Les juges ne sont donc pas restés insensibles devant les méfaits de l’ « externalisation ». « On ne manque pas, en second lieu, d’observer les conséquences préjudiciables que l’externalisation est susceptible de comporter pour les salariés. Changeant d’employeur, ceux-ci perdent souvent le « statut » qui était le leur –c’est, en particulier, un statut collectif qui cesse, à terme du moins, de leur être applicable. Le transfert est également susceptible d’affecter la stabilité de l’emploi, le nouvel employeur présentant, à cet égard, moins de garanties que le premier » (voir G. COUTIRIER, « L’article L. 122-12 et les pratiques d’ « externalisation ». (Les arrêts Perrier Vittel France du 18 juillet 2000) », Dr. Soc. 2000, 848).

Par un arrêt du 22 septembre 2009 (n° 08-42109 ; Bull. V, n° 198), la Cour de cassation a admis que les syndicats sont recevables à intervenir au côté du salarié à l’occasion d’un litige prud’homal portant sur l’applicabilité de l’article L. 1224-1 du Code du travail, en considérant que « les dispositions de l’article L. 1224-1 du code du travail ayant pour objet le maintien des droits des travailleurs en cas de transfert de leur contrat de travail, leur violation porte atteinte à l’intérêt collectif de la profession représentée par le syndicat  ».

L’intérêt collectif n’est pas seulement remis en cause lorsque des licenciements interviennent à l’occasion de l’opération de transfert. Il l’est également lorsque le cédant et le cessionnaire se prévalent faussement de l’article L. 1224-1 pour mettre en cause le statut collectif des travailleurs de l’entreprise cédante. Il est aussi du ressort de l’action syndicale d’intervenir lorsque le nouvel employeur présente des garanties moindres pour la stabilité de l’emploi (Il a été affirmé par la Cour de cassation, dans un arrêt du 10 janvier 2012 (n° 09-16691 ; Bull. V, n° 5), que « dès lors que l’objet de la demande du syndicat tend à la défense de l’emploi des salariés de l’entreprise, son action est recevable sur le fondement de l’article 2132-3 du code du travail  »).

Il doit être relevé que dans l’affaire qui a donné lieu à l’arrêt du 22 septembre 2009, par lequel la Chambre sociale a admis la recevabilité de l’intervention syndicale dans le litige prud’homal, la contestation ne portait pas seulement sur les licenciements. Elle mettait également en cause la légitimité de l’opération de transfert.

Il est aujourd’hui acquis que les syndicats sont recevables à intervenir dès lors que le litige soulève une question de principe dont la solution est susceptible d’avoir des conséquences pour l’ensemble des entreprises ou des membres de la profession et « de porter un préjudice, au moins indirect, à l’intérêt collectif de la profession qu’ils représentent » (voir Cass. Soc. 2 juin 1983, Bull. V, n° 305 ; J.M. VERDIER, Syndicats et droit syndical, vol. I, 2e éd., Dalloz, 1987, 629).

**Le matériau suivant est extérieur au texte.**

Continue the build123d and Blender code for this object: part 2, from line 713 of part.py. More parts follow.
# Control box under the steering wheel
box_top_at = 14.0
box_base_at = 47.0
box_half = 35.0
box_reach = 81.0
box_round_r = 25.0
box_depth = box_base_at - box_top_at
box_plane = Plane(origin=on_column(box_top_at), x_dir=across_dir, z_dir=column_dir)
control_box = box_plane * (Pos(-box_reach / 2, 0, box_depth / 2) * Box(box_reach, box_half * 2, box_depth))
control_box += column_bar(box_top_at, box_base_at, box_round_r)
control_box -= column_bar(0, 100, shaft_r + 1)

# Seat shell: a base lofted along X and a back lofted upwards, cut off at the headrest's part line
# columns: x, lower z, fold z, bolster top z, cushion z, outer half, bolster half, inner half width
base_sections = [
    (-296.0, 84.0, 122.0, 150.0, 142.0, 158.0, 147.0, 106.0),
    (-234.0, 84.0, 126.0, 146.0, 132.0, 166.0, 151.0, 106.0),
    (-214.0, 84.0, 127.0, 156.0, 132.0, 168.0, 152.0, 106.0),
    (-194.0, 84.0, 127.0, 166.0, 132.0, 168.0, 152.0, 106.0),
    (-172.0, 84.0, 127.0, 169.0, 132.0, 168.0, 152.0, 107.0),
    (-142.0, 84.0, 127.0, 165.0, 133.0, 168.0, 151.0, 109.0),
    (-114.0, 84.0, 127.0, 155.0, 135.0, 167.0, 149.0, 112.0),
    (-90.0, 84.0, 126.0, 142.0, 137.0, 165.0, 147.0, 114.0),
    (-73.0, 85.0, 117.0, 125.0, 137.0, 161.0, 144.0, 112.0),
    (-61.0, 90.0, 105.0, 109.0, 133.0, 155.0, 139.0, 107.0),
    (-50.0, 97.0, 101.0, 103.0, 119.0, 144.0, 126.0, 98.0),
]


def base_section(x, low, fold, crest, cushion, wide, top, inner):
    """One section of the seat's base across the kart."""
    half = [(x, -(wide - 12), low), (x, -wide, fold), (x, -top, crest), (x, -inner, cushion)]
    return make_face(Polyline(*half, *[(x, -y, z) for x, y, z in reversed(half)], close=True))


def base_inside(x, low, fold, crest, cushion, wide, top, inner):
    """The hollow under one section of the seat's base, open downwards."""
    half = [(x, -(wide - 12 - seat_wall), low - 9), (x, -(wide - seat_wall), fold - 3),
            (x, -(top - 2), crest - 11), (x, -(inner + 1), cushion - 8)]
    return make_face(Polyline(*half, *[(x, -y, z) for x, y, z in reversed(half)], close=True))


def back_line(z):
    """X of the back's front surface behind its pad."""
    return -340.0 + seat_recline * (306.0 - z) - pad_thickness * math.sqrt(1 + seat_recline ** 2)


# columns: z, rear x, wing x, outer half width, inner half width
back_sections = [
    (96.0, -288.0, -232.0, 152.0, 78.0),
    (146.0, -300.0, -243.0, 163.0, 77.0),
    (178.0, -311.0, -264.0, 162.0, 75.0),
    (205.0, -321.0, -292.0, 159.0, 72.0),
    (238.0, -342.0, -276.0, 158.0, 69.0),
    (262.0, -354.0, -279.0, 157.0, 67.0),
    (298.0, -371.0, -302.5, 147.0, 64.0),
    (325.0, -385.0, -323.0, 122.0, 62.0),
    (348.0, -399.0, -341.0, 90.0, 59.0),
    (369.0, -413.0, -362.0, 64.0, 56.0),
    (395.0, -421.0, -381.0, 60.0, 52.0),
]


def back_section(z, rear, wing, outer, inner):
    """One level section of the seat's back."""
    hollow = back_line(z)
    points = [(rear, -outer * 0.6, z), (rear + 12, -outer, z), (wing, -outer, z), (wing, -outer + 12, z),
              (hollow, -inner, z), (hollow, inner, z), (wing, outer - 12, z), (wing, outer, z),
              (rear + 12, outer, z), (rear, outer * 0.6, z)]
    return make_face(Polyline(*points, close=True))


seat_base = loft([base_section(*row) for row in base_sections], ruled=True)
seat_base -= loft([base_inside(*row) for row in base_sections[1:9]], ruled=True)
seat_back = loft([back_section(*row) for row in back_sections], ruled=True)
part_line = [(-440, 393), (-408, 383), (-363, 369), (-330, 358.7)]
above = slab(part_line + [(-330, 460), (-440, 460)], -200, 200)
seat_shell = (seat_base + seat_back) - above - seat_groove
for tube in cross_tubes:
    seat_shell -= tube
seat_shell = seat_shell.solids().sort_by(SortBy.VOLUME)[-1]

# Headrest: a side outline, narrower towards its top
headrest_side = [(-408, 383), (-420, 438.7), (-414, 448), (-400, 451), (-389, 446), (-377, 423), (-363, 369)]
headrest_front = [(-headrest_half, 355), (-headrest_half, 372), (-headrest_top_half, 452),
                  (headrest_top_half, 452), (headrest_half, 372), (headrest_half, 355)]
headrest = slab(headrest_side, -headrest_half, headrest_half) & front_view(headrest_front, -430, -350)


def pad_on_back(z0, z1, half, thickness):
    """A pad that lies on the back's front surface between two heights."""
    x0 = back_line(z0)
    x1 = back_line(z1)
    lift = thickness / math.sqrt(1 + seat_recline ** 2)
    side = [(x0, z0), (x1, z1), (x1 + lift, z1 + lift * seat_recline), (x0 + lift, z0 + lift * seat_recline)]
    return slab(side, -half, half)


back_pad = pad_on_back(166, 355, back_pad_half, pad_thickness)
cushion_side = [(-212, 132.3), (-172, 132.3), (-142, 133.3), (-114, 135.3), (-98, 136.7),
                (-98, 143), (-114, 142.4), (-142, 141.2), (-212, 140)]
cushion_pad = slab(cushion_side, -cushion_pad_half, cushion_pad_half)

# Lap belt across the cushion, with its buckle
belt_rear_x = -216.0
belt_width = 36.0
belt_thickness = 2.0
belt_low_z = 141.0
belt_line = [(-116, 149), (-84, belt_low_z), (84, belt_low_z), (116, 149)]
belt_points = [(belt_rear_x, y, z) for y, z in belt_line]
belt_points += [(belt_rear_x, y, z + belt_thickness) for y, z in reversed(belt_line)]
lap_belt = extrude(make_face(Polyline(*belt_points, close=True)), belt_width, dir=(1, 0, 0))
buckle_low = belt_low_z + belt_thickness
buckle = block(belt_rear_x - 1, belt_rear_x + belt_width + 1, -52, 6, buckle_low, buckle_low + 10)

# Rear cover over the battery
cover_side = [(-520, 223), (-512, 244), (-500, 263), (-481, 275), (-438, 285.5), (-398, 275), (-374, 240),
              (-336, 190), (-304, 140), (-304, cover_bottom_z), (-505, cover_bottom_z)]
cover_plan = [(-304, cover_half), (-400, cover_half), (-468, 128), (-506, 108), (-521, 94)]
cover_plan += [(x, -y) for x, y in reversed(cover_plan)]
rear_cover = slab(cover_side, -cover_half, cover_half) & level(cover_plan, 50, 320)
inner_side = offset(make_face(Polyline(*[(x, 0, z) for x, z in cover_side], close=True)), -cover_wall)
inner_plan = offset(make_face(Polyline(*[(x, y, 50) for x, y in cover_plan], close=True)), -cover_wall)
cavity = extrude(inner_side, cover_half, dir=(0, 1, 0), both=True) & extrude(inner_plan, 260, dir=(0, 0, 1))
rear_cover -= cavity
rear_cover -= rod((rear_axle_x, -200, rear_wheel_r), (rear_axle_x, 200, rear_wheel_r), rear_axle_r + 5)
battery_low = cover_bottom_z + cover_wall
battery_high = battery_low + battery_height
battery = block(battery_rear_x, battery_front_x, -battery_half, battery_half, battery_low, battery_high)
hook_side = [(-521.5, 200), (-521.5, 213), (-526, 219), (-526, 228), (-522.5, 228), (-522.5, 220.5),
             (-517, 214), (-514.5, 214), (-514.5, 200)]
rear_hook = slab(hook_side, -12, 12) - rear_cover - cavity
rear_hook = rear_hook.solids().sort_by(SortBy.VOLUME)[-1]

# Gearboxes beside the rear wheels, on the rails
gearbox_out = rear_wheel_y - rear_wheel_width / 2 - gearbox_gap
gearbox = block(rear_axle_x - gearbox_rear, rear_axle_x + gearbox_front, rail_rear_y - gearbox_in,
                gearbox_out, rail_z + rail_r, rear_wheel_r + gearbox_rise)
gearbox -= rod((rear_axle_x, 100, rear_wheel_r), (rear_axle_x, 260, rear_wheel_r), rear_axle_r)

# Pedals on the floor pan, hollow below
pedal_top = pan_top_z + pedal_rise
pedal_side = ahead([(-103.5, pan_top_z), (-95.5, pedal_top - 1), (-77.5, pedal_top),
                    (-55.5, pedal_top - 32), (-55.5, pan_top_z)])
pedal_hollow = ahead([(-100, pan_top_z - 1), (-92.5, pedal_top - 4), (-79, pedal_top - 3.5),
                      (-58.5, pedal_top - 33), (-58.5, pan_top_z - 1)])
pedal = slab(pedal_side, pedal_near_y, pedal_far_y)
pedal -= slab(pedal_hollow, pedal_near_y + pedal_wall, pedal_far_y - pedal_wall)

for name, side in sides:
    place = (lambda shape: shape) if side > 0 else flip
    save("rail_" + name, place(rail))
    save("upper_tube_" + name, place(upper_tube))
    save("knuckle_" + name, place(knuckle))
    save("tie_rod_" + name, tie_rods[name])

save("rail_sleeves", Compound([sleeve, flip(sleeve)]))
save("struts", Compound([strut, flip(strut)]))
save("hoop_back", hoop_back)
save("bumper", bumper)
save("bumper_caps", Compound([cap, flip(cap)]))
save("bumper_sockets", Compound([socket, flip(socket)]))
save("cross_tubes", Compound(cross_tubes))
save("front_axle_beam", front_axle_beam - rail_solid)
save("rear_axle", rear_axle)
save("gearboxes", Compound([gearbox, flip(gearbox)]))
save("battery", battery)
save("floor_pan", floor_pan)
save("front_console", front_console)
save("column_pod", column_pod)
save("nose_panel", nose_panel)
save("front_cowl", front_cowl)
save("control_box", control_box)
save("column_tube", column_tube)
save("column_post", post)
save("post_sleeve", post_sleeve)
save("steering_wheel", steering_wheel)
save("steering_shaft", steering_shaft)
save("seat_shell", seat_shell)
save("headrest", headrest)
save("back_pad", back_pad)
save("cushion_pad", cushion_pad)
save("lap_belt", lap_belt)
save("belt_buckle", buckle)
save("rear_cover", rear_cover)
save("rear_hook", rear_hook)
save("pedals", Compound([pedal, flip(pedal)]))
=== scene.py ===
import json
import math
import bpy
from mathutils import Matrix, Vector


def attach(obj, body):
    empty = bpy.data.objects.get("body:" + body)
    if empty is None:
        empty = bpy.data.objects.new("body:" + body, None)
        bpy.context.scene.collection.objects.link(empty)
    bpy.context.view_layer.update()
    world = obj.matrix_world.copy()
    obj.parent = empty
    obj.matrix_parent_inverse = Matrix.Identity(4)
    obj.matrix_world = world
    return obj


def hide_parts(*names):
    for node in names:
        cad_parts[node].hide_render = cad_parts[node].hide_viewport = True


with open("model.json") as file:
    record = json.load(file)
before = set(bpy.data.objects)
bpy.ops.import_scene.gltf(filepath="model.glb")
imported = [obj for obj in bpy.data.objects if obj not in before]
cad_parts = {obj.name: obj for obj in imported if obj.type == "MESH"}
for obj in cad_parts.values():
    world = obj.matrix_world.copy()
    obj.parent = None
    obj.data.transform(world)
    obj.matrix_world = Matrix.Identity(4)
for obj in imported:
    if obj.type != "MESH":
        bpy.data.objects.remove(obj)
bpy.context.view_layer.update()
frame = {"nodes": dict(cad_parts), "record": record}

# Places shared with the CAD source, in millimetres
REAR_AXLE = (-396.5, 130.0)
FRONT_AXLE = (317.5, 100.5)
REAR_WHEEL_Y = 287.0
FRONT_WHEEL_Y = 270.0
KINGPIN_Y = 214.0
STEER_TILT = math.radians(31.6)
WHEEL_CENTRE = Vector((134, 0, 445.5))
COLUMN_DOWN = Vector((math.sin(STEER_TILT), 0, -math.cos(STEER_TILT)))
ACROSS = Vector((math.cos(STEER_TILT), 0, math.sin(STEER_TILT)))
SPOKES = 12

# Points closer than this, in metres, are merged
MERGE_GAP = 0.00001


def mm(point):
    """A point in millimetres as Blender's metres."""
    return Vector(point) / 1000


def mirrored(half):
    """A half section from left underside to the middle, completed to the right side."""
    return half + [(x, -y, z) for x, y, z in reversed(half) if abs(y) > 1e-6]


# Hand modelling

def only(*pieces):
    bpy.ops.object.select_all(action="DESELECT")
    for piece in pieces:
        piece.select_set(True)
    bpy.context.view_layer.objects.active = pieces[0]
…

Les effets pour la collectivité des travailleurs d’une « externalisation » qui se prévaut faussement des dispositions de l’article L. 1224-1 du Code du travail sont indiscutablement de nature à susciter des inquiétudes justifiant l’initiative du syndicat de demander aux juges de prendre en compte l’intérêt collectif lorsqu’est contestée l’opération de transfert.

Et l’on perçoit mal la légitimité d’une interdiction absolue pour le syndicat de saisir le tribunal de grande instance lorsqu’un litige est suscité par le transfert à la régularité suspecte.

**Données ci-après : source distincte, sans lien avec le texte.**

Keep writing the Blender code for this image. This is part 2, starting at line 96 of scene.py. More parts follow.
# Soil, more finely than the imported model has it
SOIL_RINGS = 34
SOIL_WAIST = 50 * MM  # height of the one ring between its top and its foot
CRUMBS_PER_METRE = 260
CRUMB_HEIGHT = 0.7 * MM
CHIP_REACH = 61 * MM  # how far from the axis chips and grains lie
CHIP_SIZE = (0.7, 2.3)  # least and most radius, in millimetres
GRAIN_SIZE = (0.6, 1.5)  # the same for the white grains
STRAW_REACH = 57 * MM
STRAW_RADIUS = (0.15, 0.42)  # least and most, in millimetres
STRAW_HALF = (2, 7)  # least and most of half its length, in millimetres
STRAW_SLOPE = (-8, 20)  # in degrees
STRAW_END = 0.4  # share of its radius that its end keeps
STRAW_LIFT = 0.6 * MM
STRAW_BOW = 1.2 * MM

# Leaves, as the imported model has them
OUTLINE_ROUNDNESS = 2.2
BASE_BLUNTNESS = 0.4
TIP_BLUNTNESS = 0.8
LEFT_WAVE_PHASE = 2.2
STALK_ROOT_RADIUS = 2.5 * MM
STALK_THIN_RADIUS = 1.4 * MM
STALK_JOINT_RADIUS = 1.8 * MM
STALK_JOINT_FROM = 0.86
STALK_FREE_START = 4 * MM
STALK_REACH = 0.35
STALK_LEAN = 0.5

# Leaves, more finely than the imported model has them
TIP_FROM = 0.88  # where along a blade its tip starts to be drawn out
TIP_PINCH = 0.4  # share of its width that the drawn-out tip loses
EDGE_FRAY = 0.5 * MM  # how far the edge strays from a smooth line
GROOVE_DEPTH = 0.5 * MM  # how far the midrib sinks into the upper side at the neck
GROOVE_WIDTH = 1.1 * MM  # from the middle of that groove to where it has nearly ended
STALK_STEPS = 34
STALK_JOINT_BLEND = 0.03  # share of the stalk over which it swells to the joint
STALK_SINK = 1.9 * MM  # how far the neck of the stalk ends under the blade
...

L’action syndicale en justice peut s’exercer devant les juridictions d’exception comme celles devant celles de droit commun (voir, à ce sujet, J. M. VERDIER, op. cit., 662).

Il résulte des dispositions du second alinéa de l’article L. 2132-3 du Code du travail que les syndicats professionnels « peuvent, devant toutes les juridictions, exercer tous les droits réservés à la partie civile concernant les faits portant un préjudice direct ou indirect à l’intérêt collectif de la profession qu’ils représentent  ».

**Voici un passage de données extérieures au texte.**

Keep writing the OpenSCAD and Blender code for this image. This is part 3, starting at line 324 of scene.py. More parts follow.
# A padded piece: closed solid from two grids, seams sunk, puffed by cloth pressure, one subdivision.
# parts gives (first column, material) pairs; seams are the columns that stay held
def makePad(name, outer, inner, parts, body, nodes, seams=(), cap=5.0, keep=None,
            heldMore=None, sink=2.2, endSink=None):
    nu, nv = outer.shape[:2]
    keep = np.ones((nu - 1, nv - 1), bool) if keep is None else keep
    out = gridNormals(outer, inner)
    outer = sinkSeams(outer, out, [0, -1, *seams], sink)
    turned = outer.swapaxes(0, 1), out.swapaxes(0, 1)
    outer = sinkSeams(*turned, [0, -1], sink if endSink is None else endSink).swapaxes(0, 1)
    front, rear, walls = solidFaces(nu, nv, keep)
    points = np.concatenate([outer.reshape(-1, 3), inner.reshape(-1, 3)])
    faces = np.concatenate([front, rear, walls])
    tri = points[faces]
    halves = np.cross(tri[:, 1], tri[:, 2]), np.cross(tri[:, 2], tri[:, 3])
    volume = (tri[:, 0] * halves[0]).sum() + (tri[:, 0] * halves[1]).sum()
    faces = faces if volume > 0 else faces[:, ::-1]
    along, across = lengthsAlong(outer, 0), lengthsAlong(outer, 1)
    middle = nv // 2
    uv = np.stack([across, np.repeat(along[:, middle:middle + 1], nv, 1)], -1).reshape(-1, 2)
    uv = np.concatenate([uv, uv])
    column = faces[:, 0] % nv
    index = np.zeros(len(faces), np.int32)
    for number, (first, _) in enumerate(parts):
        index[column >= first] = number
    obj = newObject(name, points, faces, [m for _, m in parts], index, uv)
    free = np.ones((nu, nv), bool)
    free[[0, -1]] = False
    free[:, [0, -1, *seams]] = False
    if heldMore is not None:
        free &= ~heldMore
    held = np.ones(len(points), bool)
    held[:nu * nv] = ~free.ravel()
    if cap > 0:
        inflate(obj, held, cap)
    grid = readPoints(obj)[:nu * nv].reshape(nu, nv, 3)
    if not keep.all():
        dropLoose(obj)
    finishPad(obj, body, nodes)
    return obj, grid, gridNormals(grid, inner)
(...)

L’article L. 211-3 du Code de l’organisation judiciaire indique que « le tribunal de grande instance connaît de toutes affaires civiles et commerciales pour lesquelles compétence n’est pas attribuée, en raison de leur nature ou du montant de la demande, à une autre juridiction ».

Lorsque le syndicat porte devant le tribunal de grande instance le contentieux né du transfert considéré comme irrégulier, il ne demande pas à la juridiction de droit commun d’intervenir dans le champ de compétence du conseil de prud’hommes.

Sa demande n’a pas pour objet de faire reconnaître l’existence d’un contrat de travail ou de se substituer illégitimement au salarié dans l’exercice de son choix de la personne avec laquelle il entend nouer la relation contractuelle.

Le syndicat entend ici faire constater le caractère illicite et préjudiciable à l’intérêt collectif des salariés d’une opération de transfert intervenue en dehors des conditions prévues par l’article L. 1224-1 du Code du travail, pouvant avoir des conséquences sur le sort du statut collectif des salariés et sur la stabilité de leur emploi.

Et la légitimité de l’action syndicale devant le tribunal de grande instance est renforcée par l’actuelle position prise par la Chambre sociale de la Cour de cassation, qui proclame encore haut et fort que, lorsque ses conditions d’application sont réunies, les dispositions de l’article L. 1224-1 relèvent d’un ordre public qui interdit au salarié de revendiquer son choix de maintenir la relation contractuelle avec la partie initialement choisie.